Posted By on Wed, Sep 8, 2004 at 12:00 AM

After the one-two punch of 2002’s Love Will Find You and 2003’s All Your Summer Songs, Saturday Looks Good to Me (and main man Fred Thomas) had a trainload of momentum. AYSS was mooned over by nearly all who took the time to find it — and rightfully so. Its meticulously crafted handmade charms effortlessly married Wilson and Spector, Motown and Emo, and the expansive sonic scope was elevated by Thomas’ heart-on-sleeve poetics. So what’s a songwriter to do once he has mastered the art of the four-track orch-pop opus? Why, record and release a party record, of course — one that takes its cues from the band’s increasingly consistent live shows. One that dives into Jonathan Sings!-era JoJo without a hint of shame and with an armload of Paul Weller records, to boot.

All this wouldn’t mean a lick if Every Night didn’t give ample testimony to Thomas’ growing knack for penning a turn of phrase that goes from simple to sublime or wry to heartbreaking before the last breath is sung. “If You Ask,” nicks “Time of the Season” to deliver a couple’s autumn walk through a leaf-strewn park. “When You Got to New York” is secondhand regret distilled and all the lovelier for the spare guitar ’n’ vocals arrangement. The same can be said of the clever rapid-fire invective Thomas spews on “When the Party Ends,” except that on the LP version (yes, there’s two versions) it doesn’t suffer for having the rollicking accompaniment of the full band. Either way, it’s the kind of tune that’s made Mr. T Experience’s Dr. Frank, Sarge’s Elizabeth Elmore and SLGTM pal Ted Leo rightfully lauded for syntactic gymnastics. And, fear not, the party resumes on the next tune, which the thrift score hero begins by hearing his lost love’s message on the answering machine, through the floorboards, while lying on the basement floor. (Yes, it’s still, essentially, a party record, even for all that).

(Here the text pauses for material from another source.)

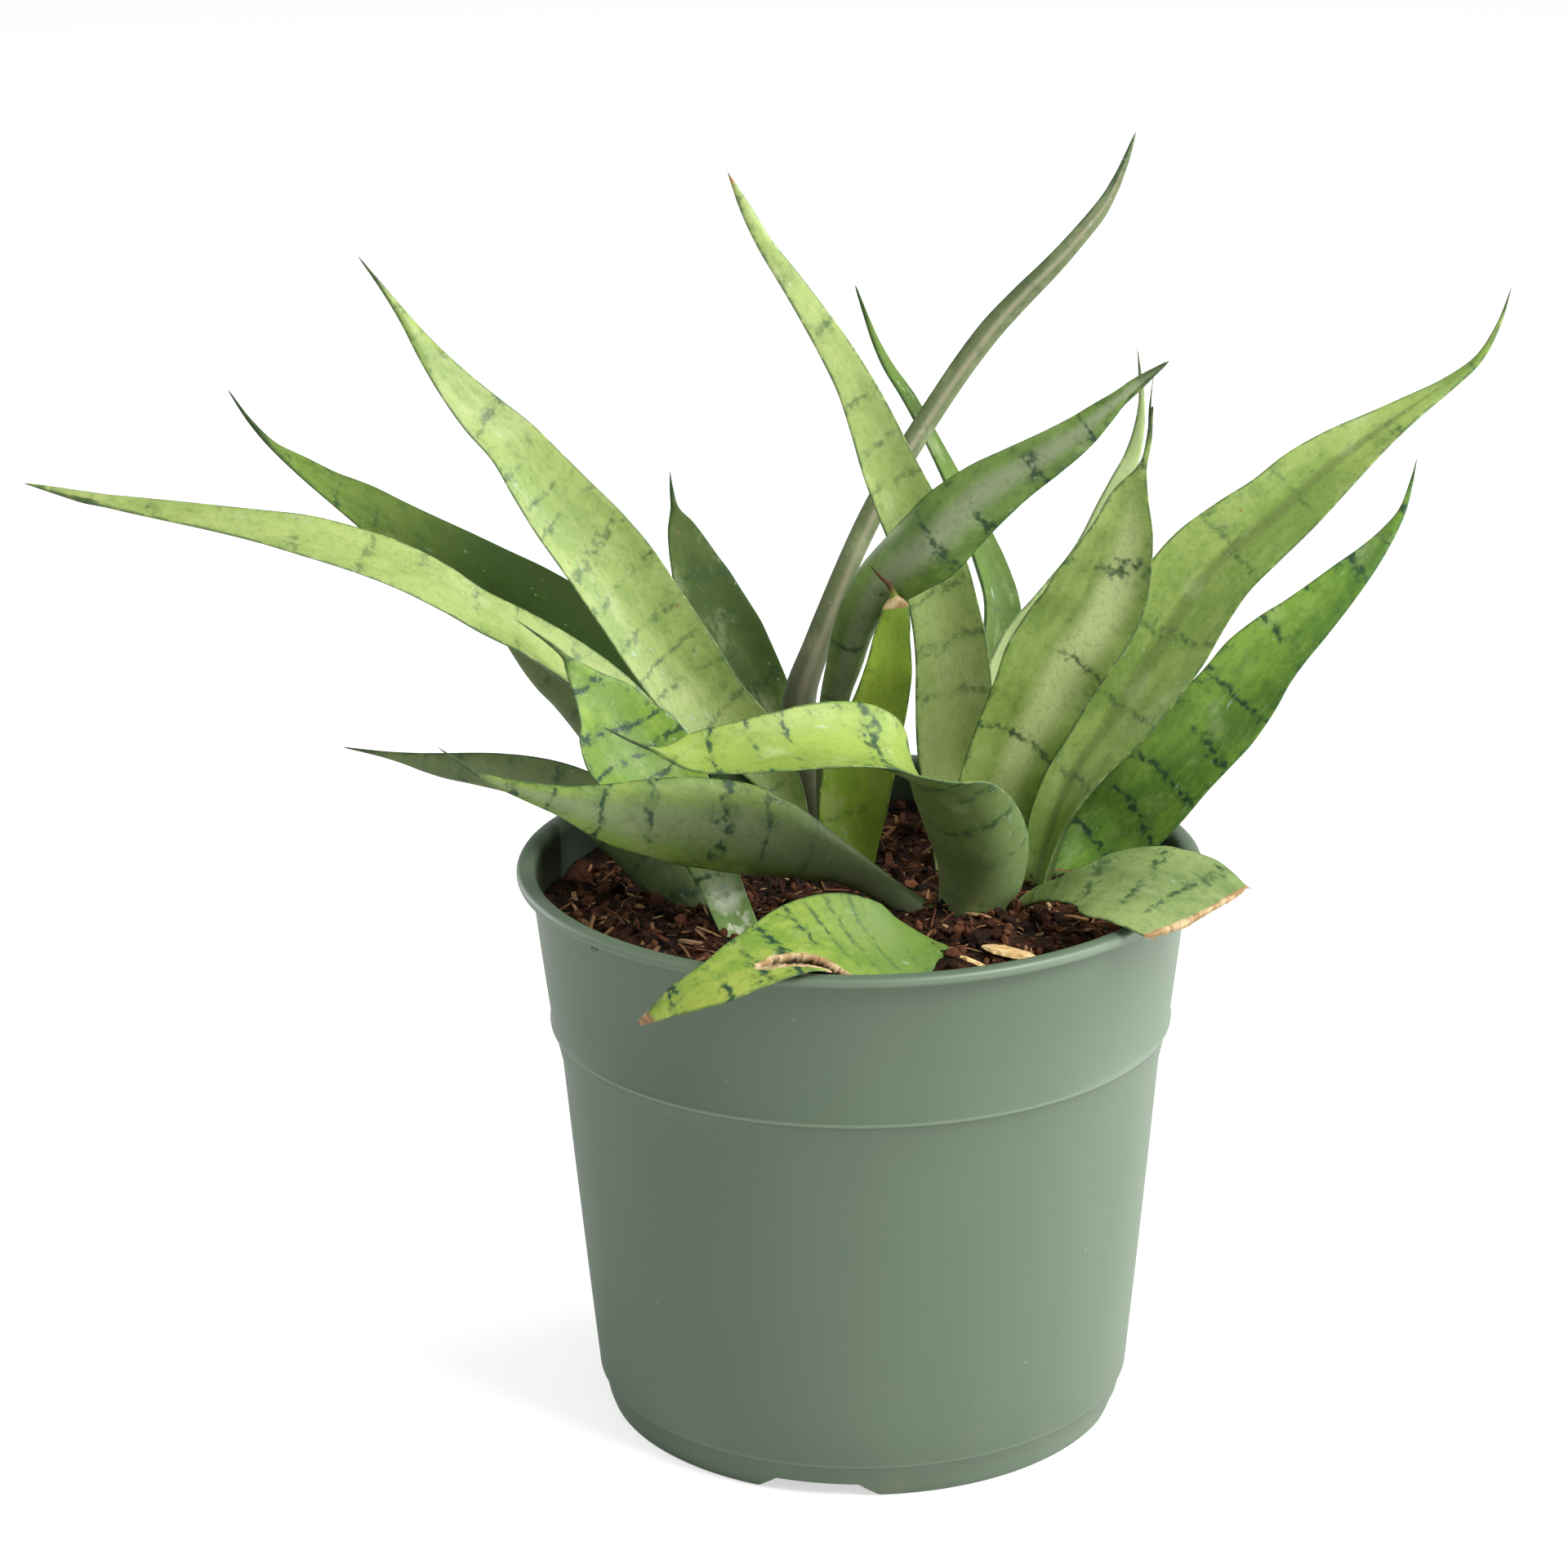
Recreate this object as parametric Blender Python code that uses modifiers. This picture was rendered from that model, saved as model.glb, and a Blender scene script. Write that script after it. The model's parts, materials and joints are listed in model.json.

Thomas’ heavy-lidded vocal range and delivery has been expanded even as he plays its limitations. Too, he may have finally met his idiosyncratic vocal match in one Betty Barnes, whose tone and enunciation ring as clear as a morning on Lake Huron. Their he-said/she-said duet on “The Girl’s Distracted” is pop perfection.

Even when Thomas and company aren’t treading particularly new or invigorated ground — as on the Northern Soul-inflected, organ-colored groove of “Lift Me Up” — they get by on their references and bright shiny distractions. (In this case, see also aforementioned Northern Soul beat, plucked and strummed harp and a vocalist whose delivery amid the baroque pop can’t help but be compared to St. Etienne’s Sarah Cracknell).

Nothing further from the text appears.